One hundred and sixty years before Steve McQueen made any artistic choices, Solomon Northup, the narrator and protagonist of 12 Years a Slave, was eager just to get his story out to the public—and have them believe that what had happened to him was authentic. Think of what it must have been like for Solomon during those first disorienting hours in the pitch black, when, in “the dungeon” of Williams’ Slave Pen off Seventh Avenue in Washington, D.C., he had to reckon with the betrayal that had lured him out of a lifetime of freedom into a nightmare of bondage. “I found myself alone, in utter darkness, and in chains,” Northup wrote, and “nothing broke the oppressive silence, save the clinking of my chains, whenever I chanced to move. I spoke aloud, but the sound of my own voice startled me.”

Not only was Northup suddenly a stranger to himself, in an even stranger place, but with his money and the papers proving his status as a free black man stolen and a beating awaiting every insistence on the truth, Northup was forced into a horrifying new role, that of the paradoxical “free slave,” under the false name “Platt Hamilton,” a supposed “runaway” from Georgia. That all this happened in the shadows of the U.S. Capitol—that in cuffs Northup was shuffled down the same Pennsylvania Avenue where just over a century later Dr. King would be heard delivering his “Dream” speech, a few decades before President Barack Obama and his wife Michelle would parade in hopes of fulfilling it—must have made Northup’s imposed odyssey taste all the more bitter. “My sufferings,” he recalled of the first whipping he received, “I can compare to nothing else than the burning agonies of hell!”

But unlike Dante’s Inferno, the outpost to which Solomon Northup was forced to descend was no metaphorical space replete with various circles housing the damned, but the swamps, forests and cotton fields in the Deep South. “I never knew a slave to escape with his life from Bayou Boeuf,” Northup wrote. After that, the driving force of his life—and story—could be summed up in one question: Would he be the exception?

Here are the facts.

Who Was Solomon Northup?

Spoiler alert: This section of the column—and only this section—contains some information also covered in the film.

Solomon Northup spent his first 33 years as a free man in upstate New York. He was born in the Adirondack town of Schroon (later Minerva) July 10, 1807 (his memoir says 1808, but the evidence suggests otherwise). As a child, he learned to read and write while assisting his father Mintus, a former slave who eventually bought enough farm land in Fort Edward to qualify for the vote (a right that in many states, during the early days of the Republic, was reserved for landowners).
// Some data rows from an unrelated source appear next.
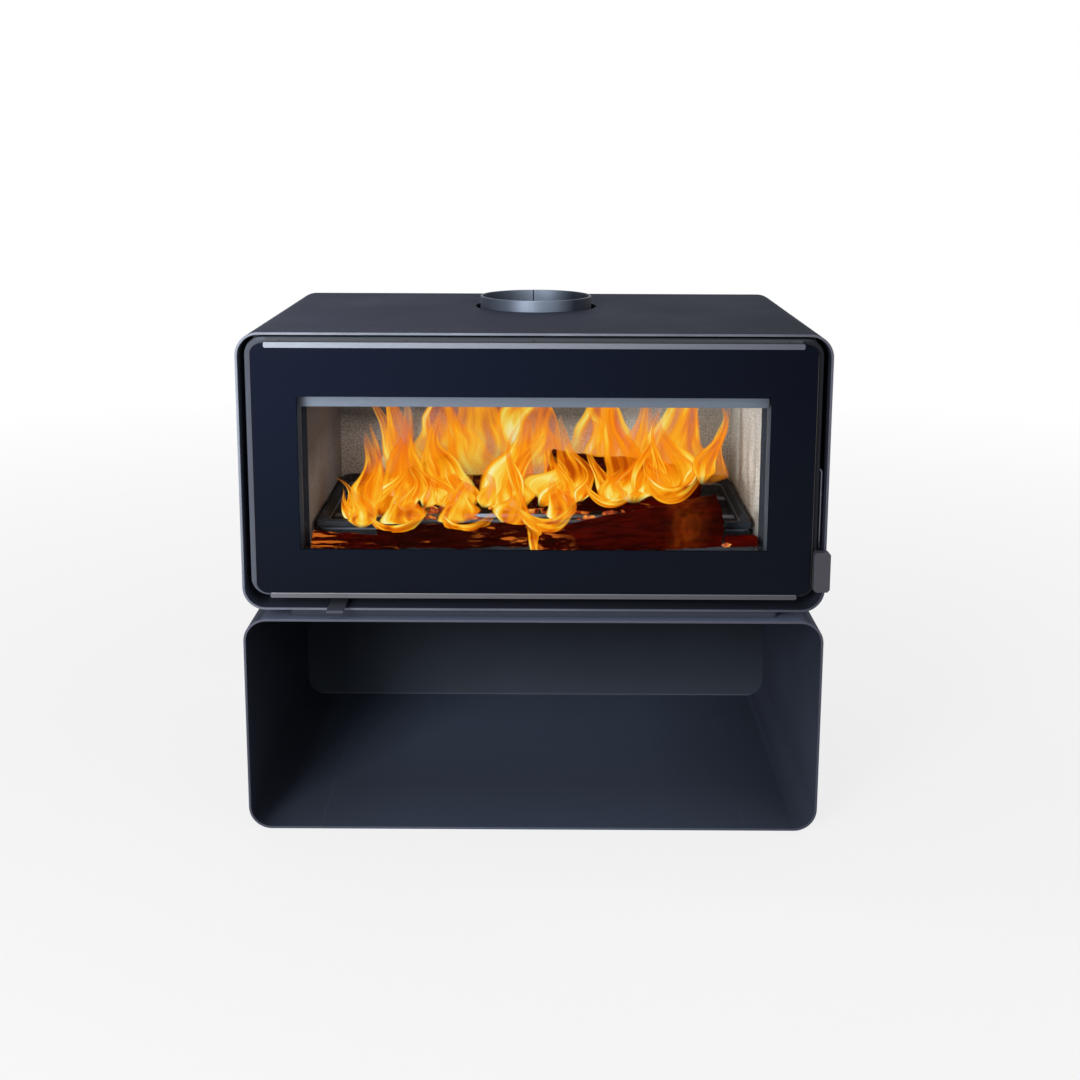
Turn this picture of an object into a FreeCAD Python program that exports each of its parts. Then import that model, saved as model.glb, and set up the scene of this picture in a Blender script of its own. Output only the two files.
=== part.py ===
import FreeCAD, Part
import math
import os

# Free-standing wood burning stove: a steel firebox inside a wrapped casing, standing on an open log store.
# Millimetres. X runs to the right, Y to the back and Z up. The origin lies on the floor, in the middle
# of the casing's width and depth.

# Both boxes
width = 700.0
depth = 450.0
base_height = 270.0
spacer_height = 10.0
casing_height = 337.0
sheet = 3.0
wrap_radius = 28.0
lip_fillet = 0.8
base_lead = 5.0
panel_fit = 0.3

# Log store
base_panel_setback = 12.0
base_panel_flange = 8.0
spacer_inset_side = 55.0
spacer_setback = 8.0
spacer_bar = 20.0
spacer_radius = 6.0

# Casing
vent_length = 40.0
vent_height = 5.0
vent_pitch_x = 56.0
vent_pitch_z = 12.0
vent_columns = 9
vent_rows = 4
vent_margin = 26.0
tab_width = 22.0
tab_leg = 14.0
tab_from_corner = 70.0
panel_setback = 4.0
panel_sheet = 2.0

# Door
door_side_gap = 7.0
door_top_gap = 3.0
door_bottom_gap = 14.0
door_radius = 21.0
door_sheet = 2.0
web_sheet = 4.0
web_front = 6.0
door_flange_depth = 24.0
door_edge_fillet = 2.2

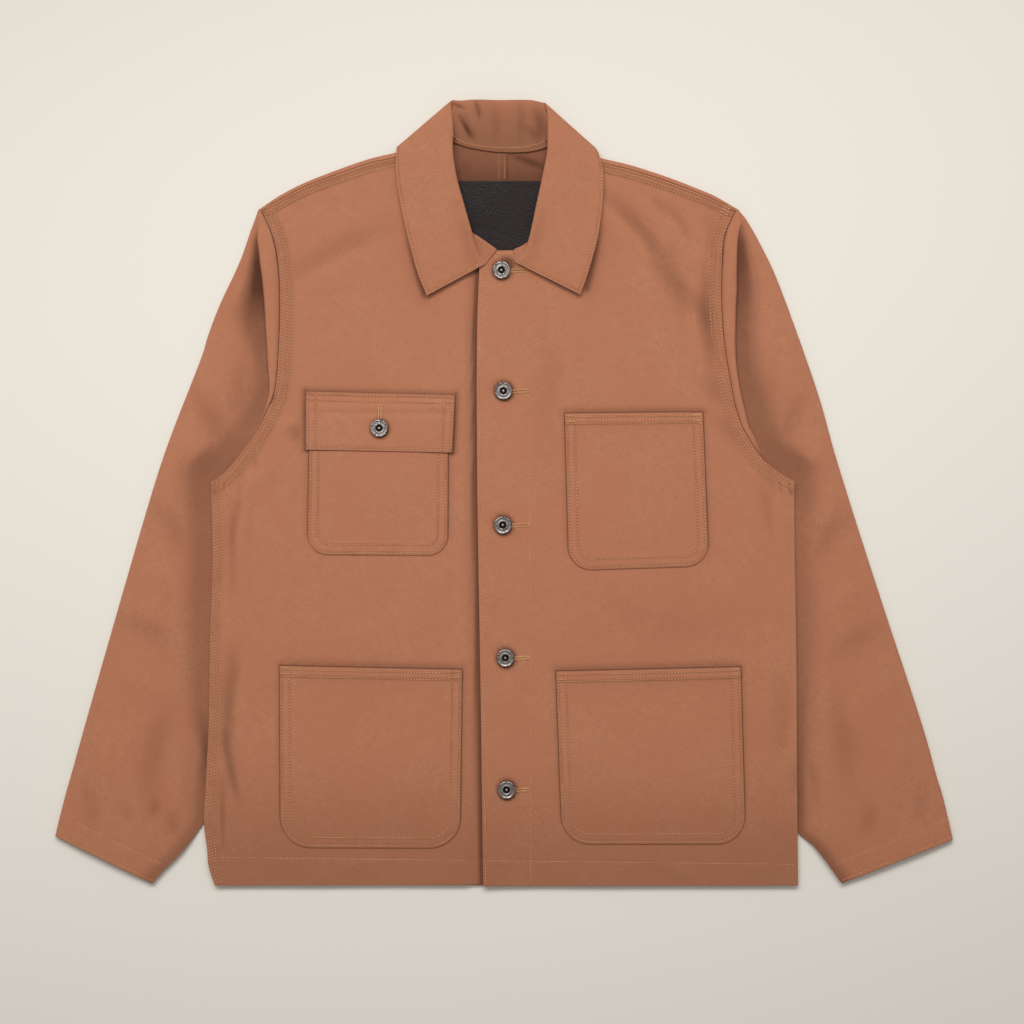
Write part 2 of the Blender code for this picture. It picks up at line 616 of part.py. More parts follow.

Solomon’s mother, Susannah, was a “quadroon,” who may have been born free herself. Solomon’s “ruling passion,” he said, was “playing on the violin.”

Married at 21, Northup and his wife Anne Hampton (the daughter of a free black man who was also part white and Native American) had three children: Elizabeth, Margaret and Alonzo. In 1834, they settled in Saratoga Springs, where Solomon toiled at various seasonal jobs, including rafting, woodcutting, railroad construction, canal maintenance and repairs, farming and, in resort season, staffing area hotels (for a time, he and his wife both lived and worked at the United States Hotel). His “ruling passion,” the violin, also became a way of earning money, and his reputation grew.